■ **Provided data**:
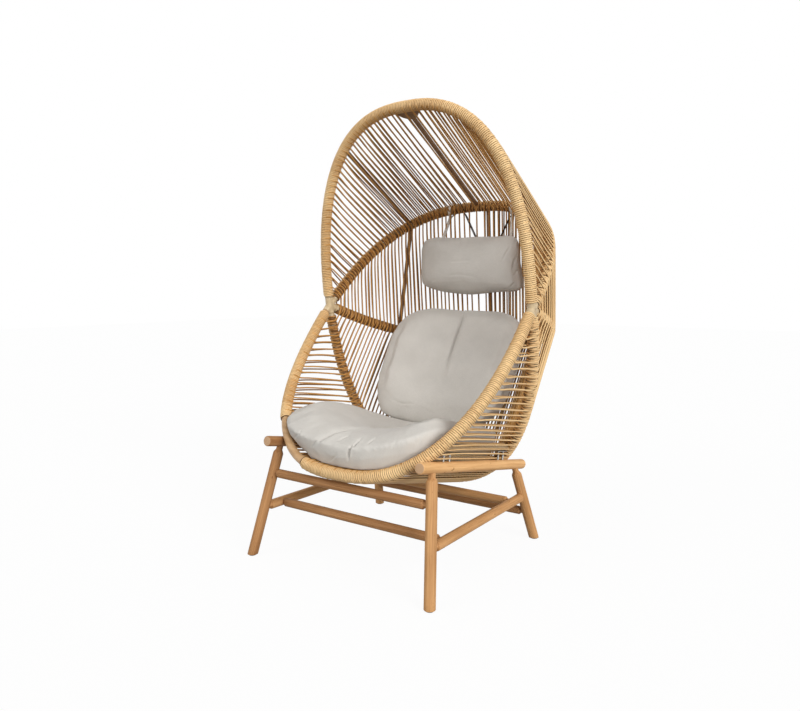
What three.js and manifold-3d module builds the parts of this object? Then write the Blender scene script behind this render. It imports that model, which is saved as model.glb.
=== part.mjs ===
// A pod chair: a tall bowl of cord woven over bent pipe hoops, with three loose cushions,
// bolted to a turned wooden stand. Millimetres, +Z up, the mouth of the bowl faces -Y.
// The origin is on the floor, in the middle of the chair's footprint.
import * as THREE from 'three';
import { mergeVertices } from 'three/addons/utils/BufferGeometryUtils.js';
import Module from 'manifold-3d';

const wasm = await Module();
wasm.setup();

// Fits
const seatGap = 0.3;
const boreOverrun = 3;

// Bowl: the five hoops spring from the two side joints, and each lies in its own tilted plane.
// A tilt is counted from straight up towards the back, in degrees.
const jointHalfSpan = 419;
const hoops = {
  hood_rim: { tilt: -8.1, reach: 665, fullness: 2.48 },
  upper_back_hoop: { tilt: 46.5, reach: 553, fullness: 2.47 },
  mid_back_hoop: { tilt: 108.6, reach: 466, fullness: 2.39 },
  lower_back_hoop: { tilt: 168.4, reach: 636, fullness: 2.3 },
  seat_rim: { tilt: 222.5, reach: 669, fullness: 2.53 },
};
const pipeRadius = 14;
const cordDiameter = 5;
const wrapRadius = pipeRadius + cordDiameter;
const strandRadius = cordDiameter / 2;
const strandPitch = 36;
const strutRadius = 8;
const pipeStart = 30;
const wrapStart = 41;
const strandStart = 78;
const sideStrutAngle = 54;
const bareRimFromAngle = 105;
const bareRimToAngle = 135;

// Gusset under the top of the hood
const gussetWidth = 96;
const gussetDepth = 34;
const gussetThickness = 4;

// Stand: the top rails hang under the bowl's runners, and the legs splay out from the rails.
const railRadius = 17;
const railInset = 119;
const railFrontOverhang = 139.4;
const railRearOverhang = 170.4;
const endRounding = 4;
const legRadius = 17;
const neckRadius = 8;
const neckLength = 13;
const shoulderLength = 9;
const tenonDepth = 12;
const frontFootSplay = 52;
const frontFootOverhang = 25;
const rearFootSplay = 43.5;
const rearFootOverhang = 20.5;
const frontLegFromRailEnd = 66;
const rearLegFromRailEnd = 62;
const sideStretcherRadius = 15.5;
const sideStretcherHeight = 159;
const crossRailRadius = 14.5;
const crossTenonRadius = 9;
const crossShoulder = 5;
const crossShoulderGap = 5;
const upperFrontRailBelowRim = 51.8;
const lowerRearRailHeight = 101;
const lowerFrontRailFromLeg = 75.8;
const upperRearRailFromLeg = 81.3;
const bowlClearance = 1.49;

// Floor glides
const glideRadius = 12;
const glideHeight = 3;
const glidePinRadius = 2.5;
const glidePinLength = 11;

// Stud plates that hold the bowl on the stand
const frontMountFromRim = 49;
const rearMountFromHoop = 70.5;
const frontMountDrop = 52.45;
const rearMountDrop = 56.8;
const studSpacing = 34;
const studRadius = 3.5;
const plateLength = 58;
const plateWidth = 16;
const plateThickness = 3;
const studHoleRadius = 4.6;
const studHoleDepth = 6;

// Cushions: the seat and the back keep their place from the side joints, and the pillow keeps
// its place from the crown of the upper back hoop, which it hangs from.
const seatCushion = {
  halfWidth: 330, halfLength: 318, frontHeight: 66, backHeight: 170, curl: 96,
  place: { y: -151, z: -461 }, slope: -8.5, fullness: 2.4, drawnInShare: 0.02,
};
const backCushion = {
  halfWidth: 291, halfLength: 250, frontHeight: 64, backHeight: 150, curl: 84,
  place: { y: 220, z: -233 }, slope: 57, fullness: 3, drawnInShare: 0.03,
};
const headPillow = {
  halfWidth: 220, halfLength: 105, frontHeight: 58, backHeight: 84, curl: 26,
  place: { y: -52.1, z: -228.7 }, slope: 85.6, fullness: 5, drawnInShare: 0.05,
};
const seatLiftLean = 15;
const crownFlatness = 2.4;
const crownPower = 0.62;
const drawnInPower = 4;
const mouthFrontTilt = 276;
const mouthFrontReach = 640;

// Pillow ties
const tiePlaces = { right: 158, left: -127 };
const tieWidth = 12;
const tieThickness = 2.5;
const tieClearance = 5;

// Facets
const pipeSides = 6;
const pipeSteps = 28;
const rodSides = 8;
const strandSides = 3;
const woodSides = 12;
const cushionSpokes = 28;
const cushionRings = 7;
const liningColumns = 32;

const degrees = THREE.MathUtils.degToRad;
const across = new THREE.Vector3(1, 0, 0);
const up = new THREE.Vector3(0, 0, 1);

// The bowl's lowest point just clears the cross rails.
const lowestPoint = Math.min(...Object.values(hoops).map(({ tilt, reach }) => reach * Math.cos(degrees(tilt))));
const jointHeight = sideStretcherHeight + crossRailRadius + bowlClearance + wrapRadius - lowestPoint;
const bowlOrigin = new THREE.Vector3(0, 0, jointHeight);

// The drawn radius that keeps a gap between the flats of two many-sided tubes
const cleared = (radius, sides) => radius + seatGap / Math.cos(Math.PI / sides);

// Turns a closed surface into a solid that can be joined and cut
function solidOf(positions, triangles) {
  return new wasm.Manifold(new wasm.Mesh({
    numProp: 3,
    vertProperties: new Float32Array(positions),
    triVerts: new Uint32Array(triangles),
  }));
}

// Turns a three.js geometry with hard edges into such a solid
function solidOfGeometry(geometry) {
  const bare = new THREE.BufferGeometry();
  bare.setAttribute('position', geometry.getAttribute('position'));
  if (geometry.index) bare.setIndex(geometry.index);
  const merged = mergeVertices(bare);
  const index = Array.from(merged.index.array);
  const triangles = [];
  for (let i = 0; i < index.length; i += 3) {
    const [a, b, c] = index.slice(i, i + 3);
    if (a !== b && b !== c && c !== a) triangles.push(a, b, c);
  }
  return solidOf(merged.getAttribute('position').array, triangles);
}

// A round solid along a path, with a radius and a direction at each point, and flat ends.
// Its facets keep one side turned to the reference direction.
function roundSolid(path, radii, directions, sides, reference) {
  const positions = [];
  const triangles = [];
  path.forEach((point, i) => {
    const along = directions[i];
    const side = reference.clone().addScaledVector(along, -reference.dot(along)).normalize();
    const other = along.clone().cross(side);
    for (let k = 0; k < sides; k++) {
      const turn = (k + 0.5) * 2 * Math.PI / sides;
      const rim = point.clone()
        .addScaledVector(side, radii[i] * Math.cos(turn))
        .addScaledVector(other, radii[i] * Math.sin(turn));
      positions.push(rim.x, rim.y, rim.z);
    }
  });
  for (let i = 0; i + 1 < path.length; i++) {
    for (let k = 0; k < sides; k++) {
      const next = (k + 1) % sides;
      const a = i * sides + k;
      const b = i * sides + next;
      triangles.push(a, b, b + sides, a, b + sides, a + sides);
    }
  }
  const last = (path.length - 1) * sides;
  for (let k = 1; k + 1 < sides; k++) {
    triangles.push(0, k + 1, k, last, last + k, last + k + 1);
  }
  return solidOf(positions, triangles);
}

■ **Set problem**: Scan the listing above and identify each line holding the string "which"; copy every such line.

■ **Full answer**:
What three.js and manifold-3d module builds the parts of this object? Then write the Blender scene script behind this render. It imports that model, which is saved as model.glb.
// its place from the crown of the upper back hoop, which it hangs from.